Chris Masters, a 171-pound senior, often pairs with Erin Slate in wrestling drills at practice.

“I love wrestling him,” Masters said. “When he comes in and we wrestle live together, it is some of the best matches I’ve had.”

Rock Bridge head coach Brook Harlan agrees that Erin Slate is a talented wrestler. Harlan recalls going against him in some matches when Erin Slate was a member of the Rock Bridge wrestling team during his high school years.

“He was always a great wrestler, I remember wrestling with him a lot,” Harlan said. “He was always a great partner to wrestle with, even with the coaches.”

Normally family members only see how an athlete performs in competition. This is not true for Kiffer Slate, with his older brother present at every practice. But special treatment from his big brother is not in order for the younger Slate.

“He hasn’t been all buddy-buddy with me,” he said. “He’s driven me hard.”

Erin Slate doesn’t work with his younger brother often in practice, but conditioning drills is where the two interact the most.

During practice the wrestlers split into two groups and Erin Slate is usually coaching the group that his younger brother is not in. Erin Slate said that he usually works around the wrestling room at practice, and doesn’t focus solely on what his brother is doing. This is something the senior understands an assistant coach is supposed to do.

“There are other kids (on the team), (it’s) not just me,” Kiffer Slate said.

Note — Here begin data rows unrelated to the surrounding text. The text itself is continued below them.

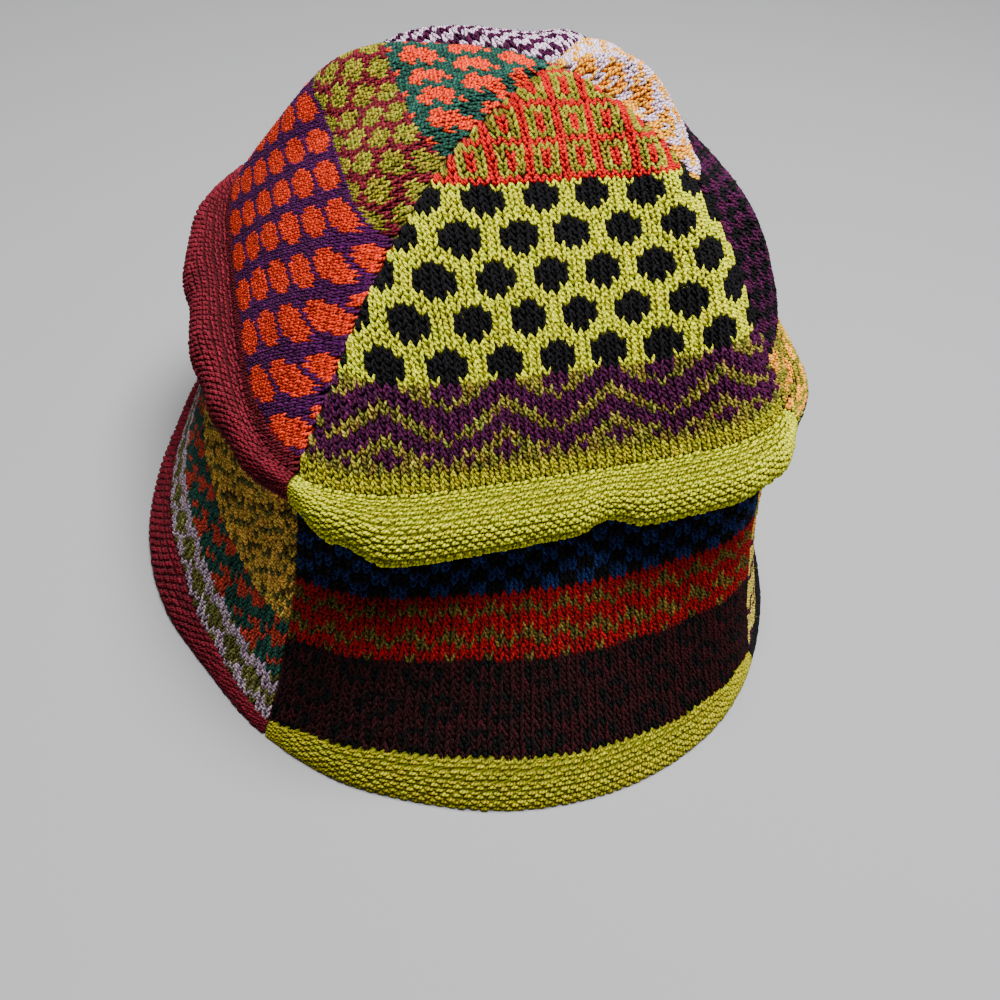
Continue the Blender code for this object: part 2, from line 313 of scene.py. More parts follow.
def strands(centre, normal, half, edge_lift, top_lift, colours):
    """Closed three-sided strands, pointed at both ends: points, faces and what each face corner carries."""
    count, steps = centre.shape[:2]
    ahead = np.zeros_like(centre)
    ahead[:, 1:-1] = centre[:, 2:] - centre[:, :-2]
    ahead[:, 0] = centre[:, 1] - centre[:, 0]
    ahead[:, -1] = centre[:, -1] - centre[:, -2]
    aside = unit(np.cross(ahead, normal))
    half, edge_lift, top_lift = (
        np.broadcast_to(a, (count, steps))[..., None] for a in (half, edge_lift, top_lift))
    left = centre - aside * half + normal * edge_lift
    top = centre + normal * top_lift
    right = centre + aside * half + normal * edge_lift
    inner = slice(1, steps - 1)
    rings = np.stack([left[:, inner], top[:, inner], right[:, inner]], 2).reshape(count, -1, 3)
    points = np.concatenate([top[:, :1], rings, top[:, -1:]], 1)
    last = 1 + 3 * (steps - 2)
    turns = (0.0, 0.3, 0.7, 1.0)
    corners = []
    for side in range(3):
        a, b = side, (side + 1) % 3
        ta, tb = turns[side], turns[side + 1]
        mid = (ta + tb) / 2
        corners.append([(0, 0, mid), (1 + b, 1, tb), (1 + a, 1, ta)])
        for ring in range(steps - 3):
            low, high = 1 + 3 * ring, 4 + 3 * ring
            corners.append([(low + a, ring + 1, ta), (low + b, ring + 1, tb), (high + b, ring + 2, tb)])
            corners.append([(low + a, ring + 1, ta), (high + b, ring + 2, tb), (high + a, ring + 2, ta)])
        end = last - 3
        corners.append([(end + a, steps - 2, ta), (end + b, steps - 2, tb), (last, steps - 1, mid)])
    table = np.array(corners)
    faces = table[..., 0].astype(int)[None] + (np.arange(count) * (last + 1))[:, None, None]
    step_of = table[..., 1].astype(int)
    along = run_along(centre)[:, step_of]
    around = np.broadcast_to(table[..., 2], along.shape)
    index = np.arange(count)[:, None, None]
    yarn_map = np.stack([along + index * STRAND_SHIFT % STRAND_PATTERN, around], -1)
    share = np.broadcast_to(step_of / (steps - 1), along.shape)
    side = int(math.ceil(math.sqrt(count)))
    cell = np.stack([index % side, index // side], -1)
    within = CELL_MARGIN + (1 - 2 * CELL_MARGIN) * np.stack([share, around], -1)
    bake_map = (cell + within) / side * (1, STRANDS_TALL)
    paint = np.broadcast_to(colours[:, None, None, :], along.shape + (3,))
    return {"points": points.reshape(-1, 3), "faces": faces.reshape(-1, 3), "yarn": yarn_map.reshape(-1, 2),
            "bake": bake_map.reshape(-1, 2), "paint": paint.reshape(-1, 3)}


def joined_strands(groups):
    """Several lots of strands as one, each with its share of the baking map's width."""
    whole = {key: [] for key in ("points", "faces", "yarn", "bake", "paint")}
    base, edge = 0, 0.0
    for lot, width in groups:
        placed = dict(lot, faces=lot["faces"] + base, bake=lot["bake"] * (width, 1) + (edge, 0))
        for key, values in placed.items():
            whole[key].append(values)
        base += len(lot["points"])
        edge += width
    return {key: np.concatenate(parts) for key, parts in whole.items()}


def paint_mesh(mesh, bake_map, yarn_map, colours):
    """Writes the baking map, the map that the yarn's twist follows, and the colour at every face corner."""
    for name, places in (("OFBake", bake_map), ("Strand", yarn_map)):
        mesh.uv_layers.new(name=name).data.foreach_set("uv", places.ravel())
    paint = mesh.color_attributes.new("Yarn", "FLOAT_COLOR", "CORNER")
    paint.data.foreach_set("color", np.column_stack([colours, np.ones(len(colours))]).ravel())


def strand_object(name, lot):
    """A mesh object made of strands."""
    mesh = bpy.data.meshes.new(name)
    points, faces = lot["points"] * MM, lot["faces"]
    mesh.vertices.add(len(points))
    mesh.vertices.foreach_set("co", points.ravel())
    mesh.loops.add(faces.size)
    mesh.loops.foreach_set("vertex_index", faces.ravel())
    mesh.polygons.add(len(faces))
    mesh.polygons.foreach_set("loop_start", np.arange(0, faces.size, 3))
    mesh.update(calc_edges=True)
    paint_mesh(mesh, lot["bake"], lot["yarn"], lot["paint"])
    thing = bpy.data.objects.new(name, mesh)
    bpy.context.scene.collection.objects.link(thing)
    return thing


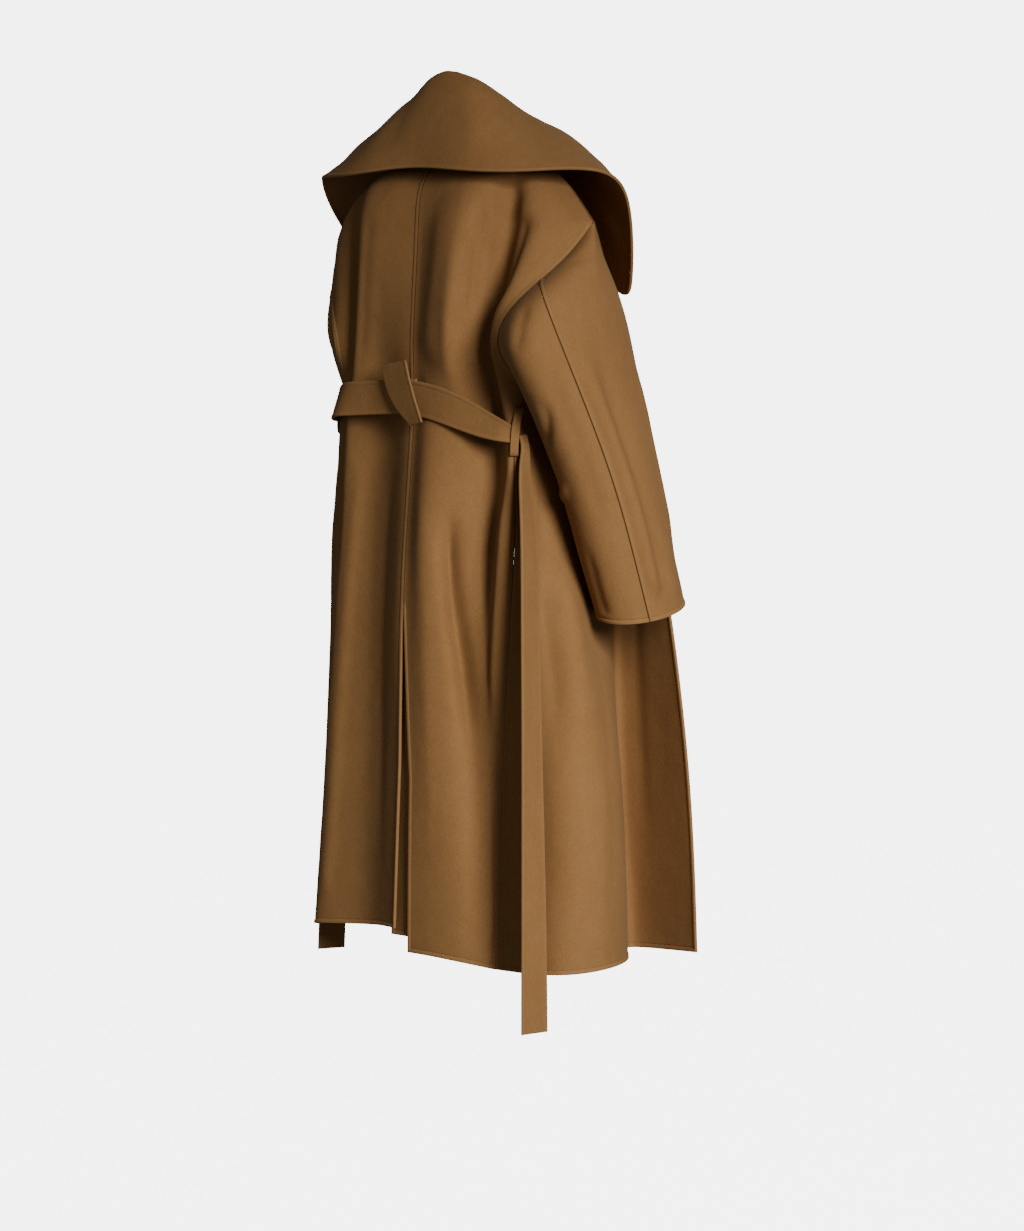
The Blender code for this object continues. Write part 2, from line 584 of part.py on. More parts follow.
pieces = {"back_left": back_left, "back_right": back_right,
          "front_left": front_left, "front_right": front_right, "collar": collar}
seams = [((back_left, to_vent, 0, INTO_COLUMNS), (back_right, to_vent, 0, INTO_COLUMNS))]
for word, side, back, front, table in (("right", RIGHT, back_right, front_right, RIGHT_SLEEVE),
                                       ("left", LEFT, back_left, front_left, LEFT_SLEEVE)):
    whole = Net(sleeve(table, back, front, side), flip=side == RIGHT, ring=True)
    under = whole.piece(range(BACK_SEAM, ARM_STEPS + 1))
    top = whole.piece([*range(ARM_STEPS, RING), *range(BACK_SEAM + 1)])
    pieces[f"sleeve_top_{word}"], pieces[f"sleeve_under_{word}"] = top, under
    # Round the armhole the top sleeve meets the back as far as its back seam, and the whole front.
    cap = slice(arm_start, arm_start + BACK_SEAM + 1)
    below = slice(arm_start + BACK_SEAM, arm_end + 1)
    up_the_front = slice(arm_end, arm_start - 1, -1)
    seams += [
        ((back, to_shoulder, -1, BACK_COLUMNS), (front, to_shoulder, 0, INTO_COLUMNS)),
        ((back, to_hem, -1, BACK_COLUMNS), (front, to_hem, 0, INTO_COLUMNS)),
        ((under, everything, 0, INTO_COLUMNS), (top, everything, -1, BACK_COLUMNS)),
        ((under, everything, -1, BACK_COLUMNS), (top, everything, 0, INTO_COLUMNS)),
        ((back, cap, -1, BACK_COLUMNS), (top, 0, slice(ARM_STEPS, None), INTO_ROWS)),
        ((back, below, -1, BACK_COLUMNS), (under, 0, everything, INTO_ROWS)),
        ((front, up_the_front, 0, INTO_COLUMNS), (top, 0, slice(0, ARM_STEPS + 1), INTO_ROWS)),
    ]

# Round the neckline, from the left front end.
place = 0
for panel, turned in ((front_left, True), (back_left, True), (back_right, False), (front_right, False)):
    count = panel.points.shape[1]
    across = slice(None, None, -1) if turned else everything
    seams.append(((panel, 0, across, INTO_ROWS), (collar, slice(place, place + count), 0, INTO_COLUMNS)))
    place += count - 1

join(seams)
for name, net in pieces.items():
    wall(name, net, coating)

wall("vent_underlap", Net(underlap_net()), coating)
for name, table in (("belt_left_run", LEFT_RUN), ("belt_right_run", RIGHT_RUN),
                    ("belt_tail_right", RIGHT_TAIL), ("belt_tail_left", LEFT_TAIL)):
    wall(name, strap_net(table), belting, BELT_CLOTH)
wall("belt_knot", wrap_net(), belting, BELT_CLOTH)
for word, back in (("right", back_right), ("left", back_left)):
    wall(f"belt_loop_{word}", loop_net(back.points[arm_end:, -1], *LOOPS[word]), belting, LOOP_CLOTH)
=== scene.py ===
import math

import bpy
import numpy as np
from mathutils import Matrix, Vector


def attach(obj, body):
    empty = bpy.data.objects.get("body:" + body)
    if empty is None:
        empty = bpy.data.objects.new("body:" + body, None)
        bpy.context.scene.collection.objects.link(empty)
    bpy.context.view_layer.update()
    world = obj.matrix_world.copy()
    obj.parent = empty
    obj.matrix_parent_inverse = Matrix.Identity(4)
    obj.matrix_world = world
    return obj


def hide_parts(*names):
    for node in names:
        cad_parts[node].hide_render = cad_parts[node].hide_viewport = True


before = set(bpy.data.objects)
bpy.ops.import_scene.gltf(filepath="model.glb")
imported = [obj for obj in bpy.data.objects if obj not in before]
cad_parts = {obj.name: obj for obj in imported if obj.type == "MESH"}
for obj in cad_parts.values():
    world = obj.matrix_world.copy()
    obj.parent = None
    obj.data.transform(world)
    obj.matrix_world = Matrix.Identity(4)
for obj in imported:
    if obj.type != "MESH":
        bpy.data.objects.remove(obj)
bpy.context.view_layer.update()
print("frame loaded:", len(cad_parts), "solids")

# Lengths in the tables are millimetres. +Z up, the wearer faces -Y, the wearer's left is +X.
mm = 0.001
right, left = -1, 1
cloth = {
    "thickness": 3.0,
    "cell": 5.0,                # size of a face in the middle of a piece
    "edgeRound": 1.1,
    "bandWidth": 6.6,           # turned-in and felled strip along an edge or a seam
    "armholeBand": 9.6,         # the same round an armhole
    "bandHeight": 1.15,
    "bandFade": 1.6,
    "grooveGap": 0.4,
    "grooveWidth": 0.8,
    "grooveDepth": 0.5,
    "pucker": 0.16,
    "puckerReach": 9,
    "seamWidth": 1.1,
    # reach of the lighter free edge: rubbed nap and a painted highlight
    "wearAndSheenWidth": 1.6,
    "calmEdge": 25,             # distance from an edge at which a fold has its whole height
    "calmSeam": 18,             # the same beside a seam, where a fold ends
    "foldSteps": 4,
    "waveSize": 46,
    "rippleSize": 15,
    "rippleShare": 0.22,
    "wearSize": 9,
    "shortRow": 2.6,            # a row under this many edge strips has its edge rows closer together
    # distances from an edge at which there is a row of points
    "edgeRows": (0, 0.12, 0.4, 0.8, 1.3, 2.4, 4.0, 5.4, 6.2, 6.8, 7.3, 7.9, 8.8, 9.6, 10.3, 11.0, 12.2, 14.5),
}


# smooth curves and nets
def bspline(points, at, mirrorStart=False):
    given = np.asarray(points, float)
    eased = given.copy()
    eased[1:-1] -= (given[:-2] - 2 * given[1:-1] + given[2:]) / 6
    before = 2 * eased[0] - eased[1]
    if mirrorStart:
        before = eased[1] * np.array([-1, 1, 1])
        eased[0] = 1.5 * given[0] - 0.25 * (before + eased[1])
    eased = np.vstack([before, eased, 2 * eased[-1] - eased[-2]])
    at = np.atleast_1d(np.asarray(at, float))
    number = np.clip(np.floor(at).astype(int), 0, len(given) - 2)
    part = (at - number)[:, None]
    return ((1 - part) ** 3 * eased[number]
            + (3 * part ** 3 - 6 * part ** 2 + 4) * eased[number + 1]
            + (-3 * part ** 3 + 3 * part ** 2 + 3 * part + 1) * eased[number + 2]
            + part ** 3 * eased[number + 3]) / 6


def spread(counts, finer=1):
    places = [i + k / (n * finer) for i, n in enumerate(counts) for k in range(n * finer)]
    return np.array(places + [len(counts)])


def smooth(value):
    value = np.clip(value, 0, 1)
    return value * value * (3 - 2 * value)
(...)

But, he does admit that he gets some advice from his older brother.

“He always pushes me,” Kiffer Slate said. “He knows how I wrestle. He knows what I need to work on.”

Erin Slate said he is aware of what his brother is doing at practice or in a meet, and that he just wants the best for him.

“I’m just there to make sure he can push himself to his full extent,” Erin Slate said. “Because I know what he can do and I know what he will do. I’m just there to make sure he gets there.”

For the assistant coach, working with his brother is nice, but he really enjoys wrestling in general. He has always been drawn to the sport.

“I just really enjoy doing it (coaching), and I enjoy hands-on stuff,” Erin Slate said. “So I joined wrestling and just took it from there.”

Harlan said that having brothers as part of a team is a good thing. He believes it helps with intensity, something that can be contagious in a wrestling room.

“I’ve had a lot of brothers that have wrestled at the same time,” Harlan said. “Sometimes that brings up the intensity. So having your brother as a coach might bring up the intensity as well.”

Masters said that his teammate has a little bit more of a joking side to him while his assistant coach is more serious in what he does.

“He’s always been one that is easy to hang out with, easy to talk to,” Masters said of Kiffer Slate. “He cracks jokes like there is none other.”

Masters paints Erin Slate as more of a quiet individual. But, just because he isn’t yelling and screaming doesn’t mean he isn’t working hard with the Rock Bridge wrestlers.

“He’ll work his tail off for about anything,” Masters said. “He’s strong-willed but he’s soft spoken.”

While their personalities differ, the two brothers have a common goal for this wrestling season: success for the Rock Bridge wrestling team.